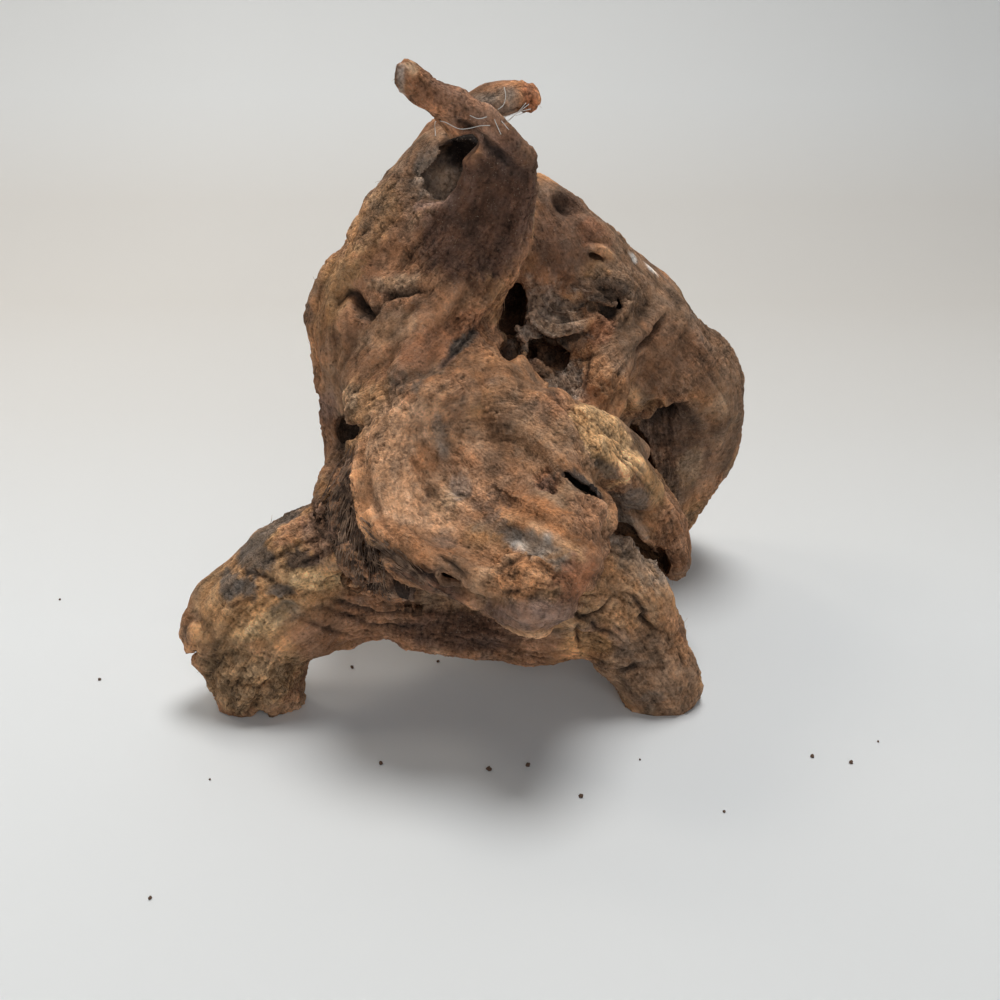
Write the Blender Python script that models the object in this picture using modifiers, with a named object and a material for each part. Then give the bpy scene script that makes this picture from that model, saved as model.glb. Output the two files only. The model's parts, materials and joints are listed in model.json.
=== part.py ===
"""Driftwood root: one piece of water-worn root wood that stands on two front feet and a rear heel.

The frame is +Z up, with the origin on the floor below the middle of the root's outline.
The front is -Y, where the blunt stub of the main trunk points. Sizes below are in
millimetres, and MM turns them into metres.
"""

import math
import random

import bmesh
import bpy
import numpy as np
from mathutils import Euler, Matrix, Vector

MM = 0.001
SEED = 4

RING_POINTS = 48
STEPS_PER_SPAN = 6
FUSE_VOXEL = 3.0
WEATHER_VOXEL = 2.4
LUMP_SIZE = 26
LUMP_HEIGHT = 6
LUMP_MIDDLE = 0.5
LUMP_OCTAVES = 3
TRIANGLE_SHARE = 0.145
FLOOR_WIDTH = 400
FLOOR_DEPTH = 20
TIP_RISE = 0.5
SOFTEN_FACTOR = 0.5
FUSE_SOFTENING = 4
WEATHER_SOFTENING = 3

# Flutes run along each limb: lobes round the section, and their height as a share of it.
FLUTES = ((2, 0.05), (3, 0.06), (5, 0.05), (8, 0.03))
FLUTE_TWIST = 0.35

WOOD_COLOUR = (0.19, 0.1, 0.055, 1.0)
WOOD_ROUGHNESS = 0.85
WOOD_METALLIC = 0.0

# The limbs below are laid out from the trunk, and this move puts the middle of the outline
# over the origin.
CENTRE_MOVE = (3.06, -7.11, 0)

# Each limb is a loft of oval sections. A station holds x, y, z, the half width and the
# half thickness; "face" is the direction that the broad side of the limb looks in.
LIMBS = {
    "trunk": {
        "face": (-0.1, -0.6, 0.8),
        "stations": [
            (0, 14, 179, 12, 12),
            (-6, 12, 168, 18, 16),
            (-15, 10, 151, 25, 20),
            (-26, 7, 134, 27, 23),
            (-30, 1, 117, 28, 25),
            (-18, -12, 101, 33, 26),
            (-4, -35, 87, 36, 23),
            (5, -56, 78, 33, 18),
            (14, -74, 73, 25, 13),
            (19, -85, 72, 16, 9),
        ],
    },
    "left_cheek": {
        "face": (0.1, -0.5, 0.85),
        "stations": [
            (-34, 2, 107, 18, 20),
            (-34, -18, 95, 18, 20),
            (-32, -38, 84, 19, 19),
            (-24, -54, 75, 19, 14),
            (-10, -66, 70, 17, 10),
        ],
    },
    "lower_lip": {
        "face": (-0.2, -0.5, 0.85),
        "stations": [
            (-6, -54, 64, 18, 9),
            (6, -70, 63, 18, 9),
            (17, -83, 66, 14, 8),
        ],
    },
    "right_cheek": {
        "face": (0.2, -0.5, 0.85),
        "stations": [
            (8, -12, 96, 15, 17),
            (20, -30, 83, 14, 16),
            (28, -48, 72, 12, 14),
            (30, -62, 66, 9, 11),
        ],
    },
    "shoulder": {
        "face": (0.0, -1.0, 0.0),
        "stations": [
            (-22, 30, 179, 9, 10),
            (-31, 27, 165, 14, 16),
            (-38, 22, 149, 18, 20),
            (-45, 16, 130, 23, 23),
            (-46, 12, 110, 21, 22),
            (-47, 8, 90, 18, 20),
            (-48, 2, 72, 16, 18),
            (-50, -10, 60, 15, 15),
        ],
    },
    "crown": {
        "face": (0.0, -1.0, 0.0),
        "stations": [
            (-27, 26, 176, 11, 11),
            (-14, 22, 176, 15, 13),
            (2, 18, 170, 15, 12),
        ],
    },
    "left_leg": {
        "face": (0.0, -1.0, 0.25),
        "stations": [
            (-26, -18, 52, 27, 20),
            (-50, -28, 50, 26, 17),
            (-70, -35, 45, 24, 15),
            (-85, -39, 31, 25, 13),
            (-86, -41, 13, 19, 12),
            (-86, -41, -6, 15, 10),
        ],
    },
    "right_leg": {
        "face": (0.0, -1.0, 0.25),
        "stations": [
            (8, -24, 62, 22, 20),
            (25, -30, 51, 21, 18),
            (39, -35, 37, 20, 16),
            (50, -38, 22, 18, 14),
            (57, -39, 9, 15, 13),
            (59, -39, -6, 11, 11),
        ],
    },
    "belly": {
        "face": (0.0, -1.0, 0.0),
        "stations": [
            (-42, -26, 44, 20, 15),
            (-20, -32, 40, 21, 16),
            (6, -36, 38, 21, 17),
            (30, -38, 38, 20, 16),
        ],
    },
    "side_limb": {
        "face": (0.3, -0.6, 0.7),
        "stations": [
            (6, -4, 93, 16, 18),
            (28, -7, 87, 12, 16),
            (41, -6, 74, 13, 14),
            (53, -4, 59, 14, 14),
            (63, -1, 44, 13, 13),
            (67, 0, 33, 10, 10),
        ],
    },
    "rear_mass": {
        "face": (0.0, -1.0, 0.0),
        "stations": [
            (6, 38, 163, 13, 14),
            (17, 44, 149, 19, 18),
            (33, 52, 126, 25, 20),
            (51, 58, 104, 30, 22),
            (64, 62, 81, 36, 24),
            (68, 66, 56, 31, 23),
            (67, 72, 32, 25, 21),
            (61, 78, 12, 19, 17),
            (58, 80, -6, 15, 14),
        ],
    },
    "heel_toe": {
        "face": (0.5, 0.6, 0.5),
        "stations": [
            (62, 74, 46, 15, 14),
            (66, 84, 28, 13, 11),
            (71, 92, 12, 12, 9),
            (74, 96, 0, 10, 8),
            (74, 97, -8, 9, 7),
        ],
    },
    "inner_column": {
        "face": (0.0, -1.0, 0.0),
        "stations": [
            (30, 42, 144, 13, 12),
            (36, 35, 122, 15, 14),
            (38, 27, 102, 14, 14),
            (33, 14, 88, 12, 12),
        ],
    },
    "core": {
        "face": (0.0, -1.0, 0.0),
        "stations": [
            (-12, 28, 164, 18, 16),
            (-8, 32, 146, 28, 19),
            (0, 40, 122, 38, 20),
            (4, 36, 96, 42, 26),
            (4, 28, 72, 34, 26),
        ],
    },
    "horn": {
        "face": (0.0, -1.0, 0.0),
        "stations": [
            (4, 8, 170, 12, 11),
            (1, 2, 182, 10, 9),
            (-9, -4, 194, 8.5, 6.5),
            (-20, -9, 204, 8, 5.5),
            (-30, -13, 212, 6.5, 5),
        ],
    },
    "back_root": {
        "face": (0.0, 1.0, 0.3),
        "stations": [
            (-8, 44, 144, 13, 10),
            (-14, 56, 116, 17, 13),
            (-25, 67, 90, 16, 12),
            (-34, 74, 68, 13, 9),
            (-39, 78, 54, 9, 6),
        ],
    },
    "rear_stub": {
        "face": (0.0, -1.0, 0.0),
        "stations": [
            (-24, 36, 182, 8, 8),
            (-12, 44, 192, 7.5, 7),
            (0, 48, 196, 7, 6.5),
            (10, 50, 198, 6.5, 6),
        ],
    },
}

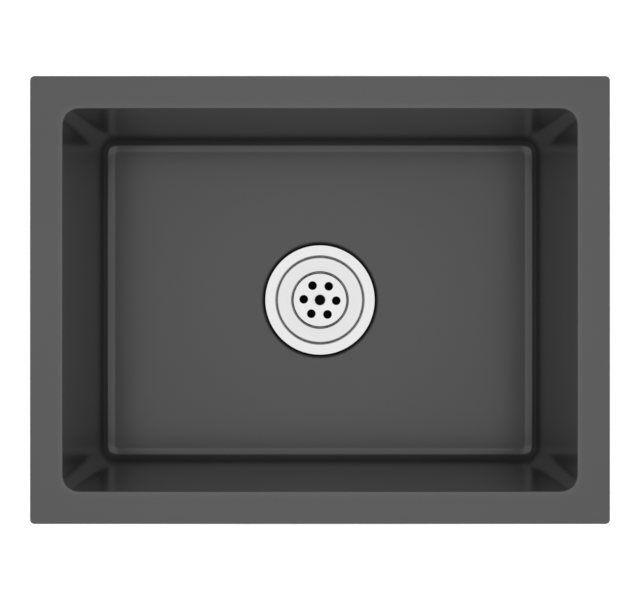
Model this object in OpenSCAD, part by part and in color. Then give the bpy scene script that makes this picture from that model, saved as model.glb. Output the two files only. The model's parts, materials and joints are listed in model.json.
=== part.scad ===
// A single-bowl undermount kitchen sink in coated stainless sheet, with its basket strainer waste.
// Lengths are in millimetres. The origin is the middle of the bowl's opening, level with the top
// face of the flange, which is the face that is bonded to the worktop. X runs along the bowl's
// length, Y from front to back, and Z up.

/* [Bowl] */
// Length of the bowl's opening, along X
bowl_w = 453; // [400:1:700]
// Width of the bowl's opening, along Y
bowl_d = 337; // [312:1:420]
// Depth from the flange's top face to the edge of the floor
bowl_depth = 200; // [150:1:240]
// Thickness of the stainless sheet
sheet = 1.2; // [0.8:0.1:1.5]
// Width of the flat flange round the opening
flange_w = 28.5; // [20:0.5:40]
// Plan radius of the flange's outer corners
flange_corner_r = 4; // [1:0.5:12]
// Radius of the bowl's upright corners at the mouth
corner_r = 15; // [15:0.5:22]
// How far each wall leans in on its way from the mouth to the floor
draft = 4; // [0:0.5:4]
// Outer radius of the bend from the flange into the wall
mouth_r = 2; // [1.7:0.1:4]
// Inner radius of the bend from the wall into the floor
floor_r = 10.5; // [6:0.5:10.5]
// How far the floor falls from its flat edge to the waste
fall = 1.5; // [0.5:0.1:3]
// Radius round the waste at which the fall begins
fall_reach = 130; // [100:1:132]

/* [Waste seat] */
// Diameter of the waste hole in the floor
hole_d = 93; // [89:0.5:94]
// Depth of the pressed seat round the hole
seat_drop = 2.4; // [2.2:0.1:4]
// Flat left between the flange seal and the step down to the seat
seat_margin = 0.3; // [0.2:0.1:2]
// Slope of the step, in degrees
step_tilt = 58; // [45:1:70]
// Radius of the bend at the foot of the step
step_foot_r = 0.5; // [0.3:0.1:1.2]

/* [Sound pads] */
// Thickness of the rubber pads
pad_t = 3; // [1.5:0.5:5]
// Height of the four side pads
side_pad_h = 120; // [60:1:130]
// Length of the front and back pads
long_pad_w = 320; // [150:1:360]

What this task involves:
Which lines hold the word "saved"? Copy all of them.

The reply:
Write the Blender Python script that models the object in this picture using modifiers, with a named object and a material for each part. Then give the bpy scene script that makes this picture from that model, saved as model.glb. Output the two files only. The model's parts, materials and joints are listed in model.json.
Model this object in OpenSCAD, part by part and in color. Then give the bpy scene script that makes this picture from that model, saved as model.glb. Output the two files only. The model's parts, materials and joints are listed in model.json.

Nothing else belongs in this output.